The Supreme Court today ruled that POM Wonderful can sue Coca-Cola for false advertising over Coke’s Minute Maid Pomegranate Blueberry 100% Fruit Juice Blend. POM Wonderful, which sells its own brand of pomegranate-blueberry juice claims that Coke’s Minute Maid product name and labeling imagery imply that its juice contains a high percentage of pomegranate and blueberry juices, when in fact the juice blend primarily comprises, in the Supreme Court’s words, “less-expensive apple and grape juices.” POM is suing Coke on grounds of the Lanham Act, a federal statute that allows companies to sue others over false or misleading advertising or labeling believed to create unfair competition. Coke, however, maintains that its labeling already complies with FDA’s Food, Drug and Cosmetic Act (FDCA), which allows companies to market juice blends without specifying all of the juices present on the label so long as a company specifies that the juice is present as flavoring. Read more on the case here.

In its defense, Coke argues that POM cannot bring the Lanham Act against a label that is already regulated by the FDCA-an opinion backed by previous rulings in the case by the U.S. District Court and the U.S. Court of Appeals for the Ninth Circuit.

But the Supreme Court today sided with POM Wonderful, and thus, POM can continue in its suit against Coke.

In short, the Court ruled that the FDCA does not preempt private Lanham Act suits because neither statute indicates this. In the Court’s opinion, Justice Anthony Kennedy wrote, “Neither the Lanham Act nor the FDCA, in express terms, forbids or limits Lanham Act claims challenging labels that are regulated by the FDCA” and that “In consequence, food and beverage labels regulated by the FDCA are not, under the terms of either statute, off limits to Lanham Act claims.”

Kennedy wrote that both the Lanham Act and the FDCA can and do coexist and work towards the same purpose (to prevent misleading labeling) and that the two “complement” each other while serving specific purposes-namely, that the Lanham Act specifically protects companies’ commercial interests in cases of unfair competition.

As such, the Court wrote, the FDCA does not necessarily supersede the Lanham Act. “The absence of such a textural provision when the Lanham Act and the FDCA have coexisted for over 70 years is ‘powerful evidence that Congress did not intend FDA oversight to be the exclusive means’ of ensuring proper food and beverage labeling.”
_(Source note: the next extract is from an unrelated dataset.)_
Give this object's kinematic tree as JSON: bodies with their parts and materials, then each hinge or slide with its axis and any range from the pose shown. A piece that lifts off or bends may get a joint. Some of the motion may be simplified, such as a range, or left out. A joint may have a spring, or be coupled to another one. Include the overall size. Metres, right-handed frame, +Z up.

Moreover, it wrote, “A holding that the FDCA precludes Lanham Act claims challenging food and beverage labels also could lead to a result that Congress likely did not intend. Because the FDA does not necessarily pursue enforcement measures regarding all objectionable labels, preclusion of Lanham Act claims could leave commercial interests-and indirectly the public at large-with less effective protection in the food and beverage labeling realm than in other less regulated industries.”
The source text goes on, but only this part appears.